The cancellation of the event sparked angry reactions on Twitter.

"It's official - we have buckled. No Salman Rushdie video-link. India officially proves to the world that it lacks freedom of speech," tweeted author Shobhaa De.

"Why is the Rajasthan government scared of Salman Rushdie? Even just a video Rushdie from far away? Shame on the chief minister," columnist Tavleen Singh tweeted.

Salman Rushdie (file pic) Salman Rushdie said he believed he had been lied to about a threat to his life

Author-publisher Tarun Tejpal wrote: "It's a triumph of bigotry but the battle against this will go on."

Earlier on Tuesday, Mr Roy told reporters that Sir Salman would address the festival for an hour via video conference.

The author was to speak on his Booker-prize winning novel Midnight's Children and his "life and times", Mr Roy said.

Tuesday is the final day of the five-day festival. It has attracted more than 70,000 visitors, along with leading writers such as Tom Stoppard, Michael Ondaatje and David Hare.

Police in Jaipur say they are investigating whether Mr Roy and four authors broke the law by reading excerpts from The Satanic Verses at the Jaipur event.

'Baseless'

Earlier, Sir Salman accused authorities in Rajasthan of giving "false intelligence information" of the threat to his life.
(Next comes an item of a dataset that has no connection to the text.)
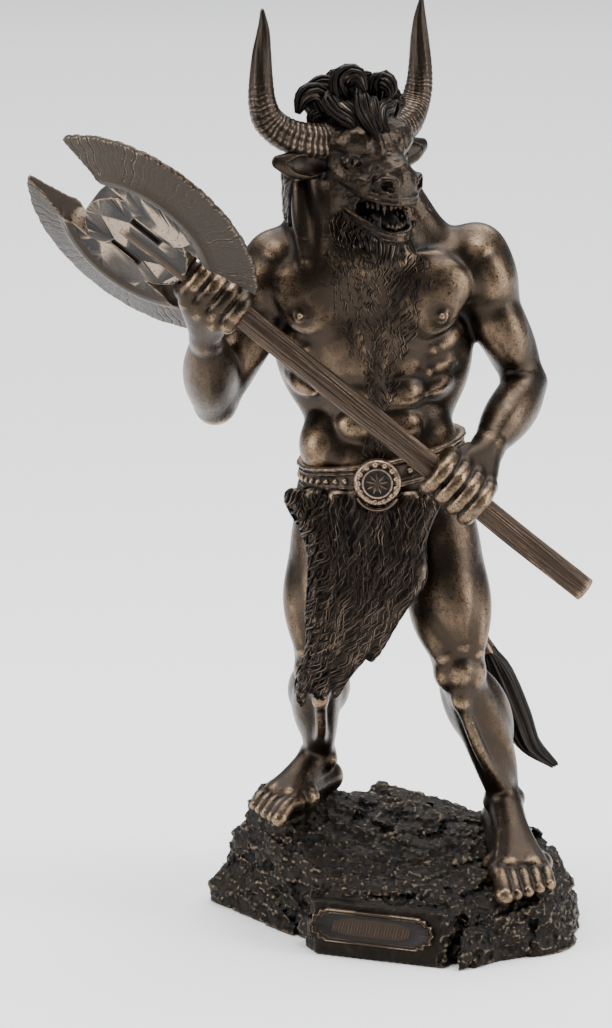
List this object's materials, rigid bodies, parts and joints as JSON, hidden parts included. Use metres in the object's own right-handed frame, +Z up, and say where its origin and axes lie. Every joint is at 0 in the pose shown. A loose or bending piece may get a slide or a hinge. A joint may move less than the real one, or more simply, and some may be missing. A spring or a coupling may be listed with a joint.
{
  "type": "minotaur statue",
  "caption": "Standing figure of a bull-headed man gripping a two-bladed axe across the body, on a rough rock base with a nameplate.",
  "frame": {"origin": "centre of the underside of the rock base", "axes": "+Z up through the figure, -Y out of the nameplate, +X to the right of someone who faces the nameplate"},
  "size_m": [0.1761, 0.1401, 0.3073],
  "materials": {
    "bronze": "rubbed satin",
    "axe_bronze": "rubbed satin",
    "dark_bronze": "dark patina"
  },
  "bodies": {
    "root": {"figure": "bronze", "axe": "axe_bronze", "base": "dark_bronze"}
  },
  "joints": []
}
Rajasthan authorities said Sir Salman's allegation was "baseless" and that they had "confirmed information" about a threat to his life.

Festival organisers said on Tuesday that they had got information from the Rajasthan government "and other sources" about a threat to Sir Salman's life and conveyed it to the author.

Salman Rushdie was born in India but is a British citizen and has lived in the UK for most of his life.

In recent years he has made many private visits to India and attended the Jaipur Literary Festival in 2007.